Upstairs the equipment gets even more technical. I peek inside rooms that look like a cross between a gym and a medical lab. There's a specialist treadmill used to look at someone's gait and equipment to measure oxygen levels. This is where athletes are analysed closely. How are they moving? Which muscles are firing? How are their lungs coping? And what can be done to make them stronger and faster.
Research is not restricted to these rooms .
AUT University's Centre of Excellence in Sport, Recreation and Public Health research is also on site.
AUT professor Grant Schofield is working at a standing desk upstairs - as are students in the next room.
This is the Human Potential Centre, which connects with "actual people" rather than just athletes. Out his window, a group of school kids are seen jogging around the track.
He has tried to turn health on its head - talking about health not sickness, trying to figure how to get the most out of life.
He is well known for his work in getting children moving and encouraging schools to let go of the rules and let children play freely - including old-fashioned rough-and-tumble play.
He has reinvented the office environment in this department with bar-leaner type desks and stalls to try get people off their butts.
So on that note I go back downstairs to the smell of roasting coffee beans from the cafe.
It is a thoroughfare of mothers taking their young ones to swimming, workers grabbing a bite to eat after using the public gym, and students sitting with one eye on books and one eye on the basketball on the TV.
I chat with Craig Harrison who is head of the athlete development programme, working with young athletes aged from 8-14.

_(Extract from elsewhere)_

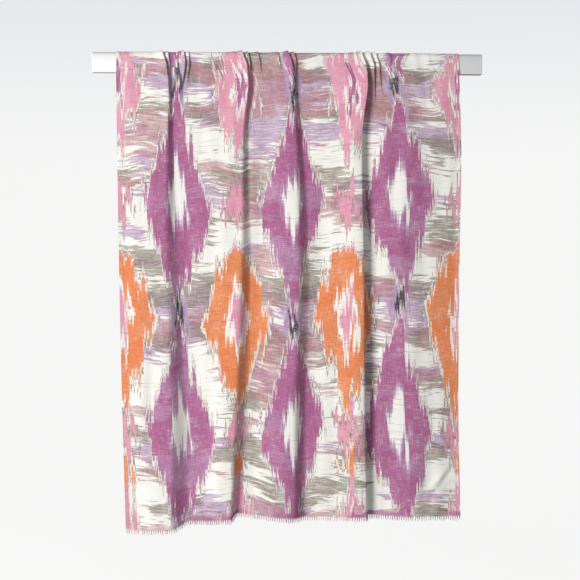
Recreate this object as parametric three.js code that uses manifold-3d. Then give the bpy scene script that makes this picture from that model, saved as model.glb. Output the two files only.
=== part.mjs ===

These kids pay to be part of an academy that trains three times. The academies don't specialise sport, it's more about giving the young athletes the building blocks of co-ordination, balance and strength, along with good technique to take into their chosen sports at an older age.

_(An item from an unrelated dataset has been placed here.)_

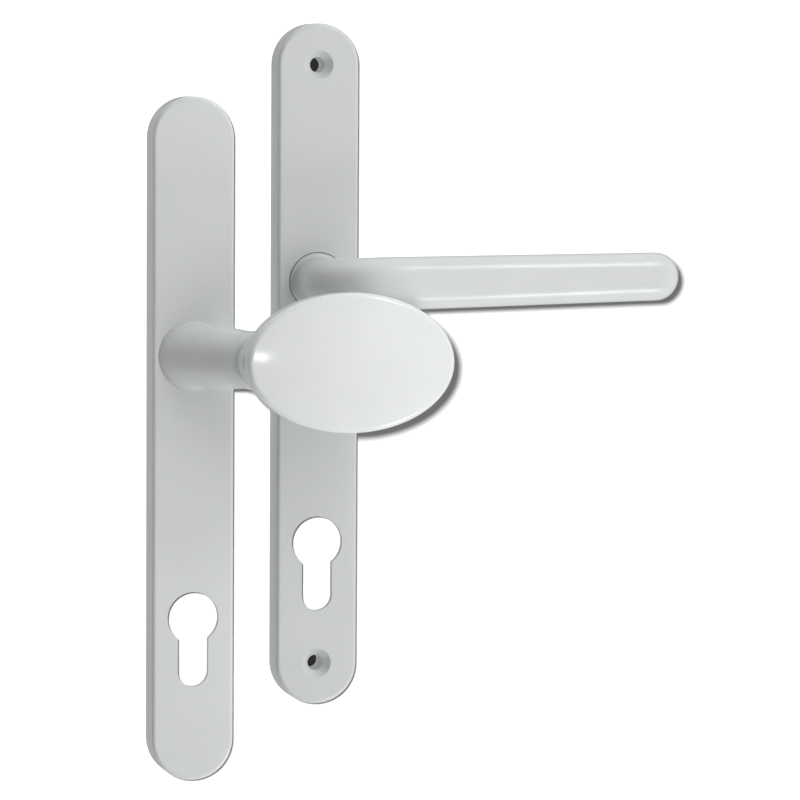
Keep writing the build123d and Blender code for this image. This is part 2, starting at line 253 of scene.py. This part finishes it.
def backdrop():
    """White sheet just behind the plates that takes the soft shadows, with a dark disc of painted shade
    behind each screw hole.
    """
    far = BACKDROP_REACH
    corners = [(x, BACKDROP_Y, z) for x, z in ((-far, -far), (far, -far), (far, far), (-far, far))]
    staged("backdrop", corners, one_sided("white_sheet", SHEET_PAPER, SHEET_GLOW))
    # Painted shade: dark discs on the sheet behind the two screw holes
    dark = one_sided("painted_shade_disc", SHADE_DISC_PAPER, SHADE_DISC_GLOW)
    bolts = next(mount for mount in frame["record"]["mounts"] if mount["name"] == "lever_bolts")
    half = bolts["dims"]["spacing_y_mm"] / 2000
    for name, height in (("painted_shade_disc_upper", half), ("painted_shade_disc_lower", -half)):
        ring = [(SHADE_DISC_RADIUS * cos(turn), BACKDROP_Y / 2, height + SHADE_DISC_RADIUS * sin(turn))
                for turn in (radians(angle) for angle in range(0, 360, SHADE_DISC_STEP_DEGREES))]
        staged(name, ring, dark)


def world_light():
    """A light tent, dim in front and dimmest at the front left, that is plain white to the camera."""
    world = bpy.data.worlds.new("studio")
    bpy.context.scene.world = world
    world.use_nodes = True
    tree = world.node_tree
    tent = tree.nodes["Background"]
    direction = node(tree, "ShaderNodeSeparateXYZ")
    tree.links.new(node(tree, "ShaderNodeTexCoord").outputs["Generated"], direction.inputs[0])
    x, y, z = (direction.outputs[axis] for axis in "XYZ")
    xx, zz, xy = (maths(tree, "MULTIPLY", *pair) for pair in ((x, x), (z, z), (x, y)))
    strength = TENT_EVEN
    for term, times in ((xx, TENT_SIDES), (zz, TENT_VERTICAL), (xy, TENT_DIAGONAL), (x, TENT_RIGHT),
                        (y, TENT_BEHIND)):
        strength = maths(tree, "MULTIPLY_ADD", term, times, strength)
    tree.links.new(strength, tent.inputs["Strength"])
    tent.inputs["Color"].default_value = TENT_COLOUR
    seen = node(tree, "ShaderNodeLightPath")
    mix = node(tree, "ShaderNodeMixShader")
    tree.links.new(seen.outputs["Is Camera Ray"], mix.inputs[0])
    tree.links.new(tent.outputs[0], mix.inputs[1])
    white = node(tree, "ShaderNodeBackground")
    white.inputs["Color"].default_value = (1, 1, 1, 1)
    tree.links.new(white.outputs[0], mix.inputs[2])
    tree.links.new(mix.outputs[0], tree.nodes["World Output"].inputs["Surface"])


def studio():
    """Tent, a near softbox that isn't mirrored, two lamps that streak the lever, and one for the pad."""
    backdrop()
    world_light()
    area_light("near_softbox", *SOFTBOX).visible_glossy = False
    area_light("upper_lamp", *UPPER_LAMP)
    area_light("lower_lamp", *LOWER_LAMP)
    pad_lamp = area_light("pad_lamp", *PAD_LAMP)
    pad_lamp.light_linking.receiver_collection = linking("INCLUDE", frame["nodes"]["pad_handle"])


def backdrop_lamp():
    """A lamp just above and left of the camera that lights the backdrop alone, for tight soft shadows."""
    data = bpy.data.lights.new("backdrop_lamp", "POINT")
    data.energy = SHEET_LAMP_POWER
    data.shadow_soft_size = SHEET_LAMP_RADIUS
    lamp = lamp_object("backdrop_lamp", data, bpy.context.scene.camera.location + Vector(SHEET_LAMP_OFFSET))
    lamp.light_linking.receiver_collection = linking("INCLUDE", bpy.data.objects["backdrop"])


def camera():
    data = bpy.data.cameras.new("camera")
    data.sensor_width = SENSOR_WIDTH
    data.lens = SENSOR_WIDTH * CAMERA_DISTANCE / VIEW_WIDTH
    cam = bpy.data.objects.new("camera", data)
    bpy.context.scene.collection.objects.link(cam)
    bpy.context.scene.camera = cam
    target = Vector(CAMERA_TARGET)
    around = Matrix.Rotation(radians(CAMERA_AZIMUTH), 3, "Z")
    up = Matrix.Rotation(-radians(CAMERA_ELEVATION), 3, "X")
    back = around @ up @ Vector((0, -1, 0))
    cam.location = target + back * CAMERA_DISTANCE
    aim = (-back).to_track_quat("-Z", "Y").to_matrix()
    cam.rotation_euler = (aim @ Matrix.Rotation(radians(CAMERA_ROLL), 3, "Z")).to_euler()


coat_cad_nodes()
studio()
camera()
backdrop_lamp()
bpy.context.scene.view_settings.view_transform = "Standard"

"If you want to do maths you need to learn how to count before you can do calculous."
And it's about keeping it fun - so children are engaged and want to progress.
"It's not elitist as there is no criteria to join. You can come into this programme and be passionate about sport and not wanting to achieve to any level but just want to get better," he says.
AUT Millennium chief executive Mike Stanley says the partnerships, behind the facility have contributed to its success.
It brought together isolated sports, recreation, education research and development - which can be done in Hawke's Bay as well.
There were nay-sayers in the beginning but the collaboration has worked well and people got on board as it grew and developed.
Graeme Avery was a key player in getting it off the ground and Mr Stanley believes he can do it again in the Bay.
"I've never met a man more energetic and visionary and committed. He's a highly intelligent man who monitors broadly societal trends and future thinking and is an early adapter of all those things and has got incredible passion for things he commits to, you're very lucky to have him in the Bay," Mr Stanley says.